Increases in the value of water—a great concern in the arid Southwest—will also make coal-fired power plants, which use water for cooling and slurry lines, less feasible in the future.
RETA is one of seven transmission authorities in the United States, and it’s the only one with a renewable mandate, Jeremy Turner, the authority’s executive director, says.
Before being named the authority’s second executive director, Turner spent almost nine years at the New Mexico Finance Authority, the only other state entity structured similarly to RETA.
Although RETA is held accountable by the Legislature’s Financial Oversight Committee, both authorities were established by statute and, rather than reporting directly to the executive branch, they answer to—and have their budgets and bonds approved by—a board of directors.
“I do think New Mexico is well-poised, with our resources, to become an exporter of renewable power—we have probably 15 times the capacity in the state than we would ever use,” Turner says. “What that does is create an export market for us and, if we can do that, we can help stimulate development and help improve the economy in the state.”
But almost three years after its creation, RETA is still working on its first bond issue. With big green eyes that blink to punctuate a slow Wyoming drawl, Turner knocks softly on the conference table as he talks about the High Lonesome Mesa Wind Ranch.
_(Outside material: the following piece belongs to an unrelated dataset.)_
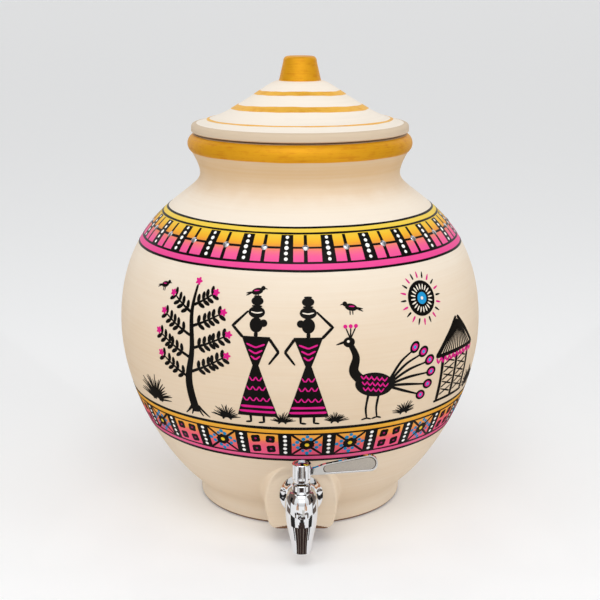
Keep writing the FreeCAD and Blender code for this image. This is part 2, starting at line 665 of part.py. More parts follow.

That’s a 100-megawatt wind development in the central part of the state. The 40-turbine wind farm came online last summer, and the project’s parent company, Edison Mission Energy, is upgrading an existing transmission line from Willard to Belen. It already has a contract—or “power purchase agreement”—with Arizona Public Service to provide wind energy that will help that utility meet Arizona’s own renewable portfolio standard.
“The plant is already in operation, and it’s already generating electricity; upgrades on the line are already taking place and are expected to be finished by April,” Turner says. “Some future upgrades won’t be completed until 2013—but this is different from other projects in that it’s already there, and they’re already using an existing line that just needs to be upgraded.”
And if all goes according to plan, RETA will be financing the project with a $60 million bond.
RETA’s bonds are different from municipal bonds, Turner explains, because they are not funded by state or municipal taxpayers. Instead, the authority uses the project’s power purchase agreement—the legal and financial document between the wind farm and the buyer—to evaluate the plant’s planned revenues. Then RETA issues a bond on the public trading market.
Turner admits that while support for RETA was widespread, most people are watching this first bond issue closely—to see if the authority can actually pull it off.
“And we think we can, we’re getting close to that,” he says. Turner had hoped the final terms of the bond would be approved at the March 24 board meeting, but that’s not going to happen. However, he says, it will be wrapped up soon.
And once that first bond closes, he says, the authority will have a better idea of what kind of impact it can have on development in the state. It also won’t have to rely on cash from the general fund. If the High Lonesome Mesa bond goes through, RETA will stay afloat through June 2012.
Again, Turner taps the table. Softly. “Knock on wood.”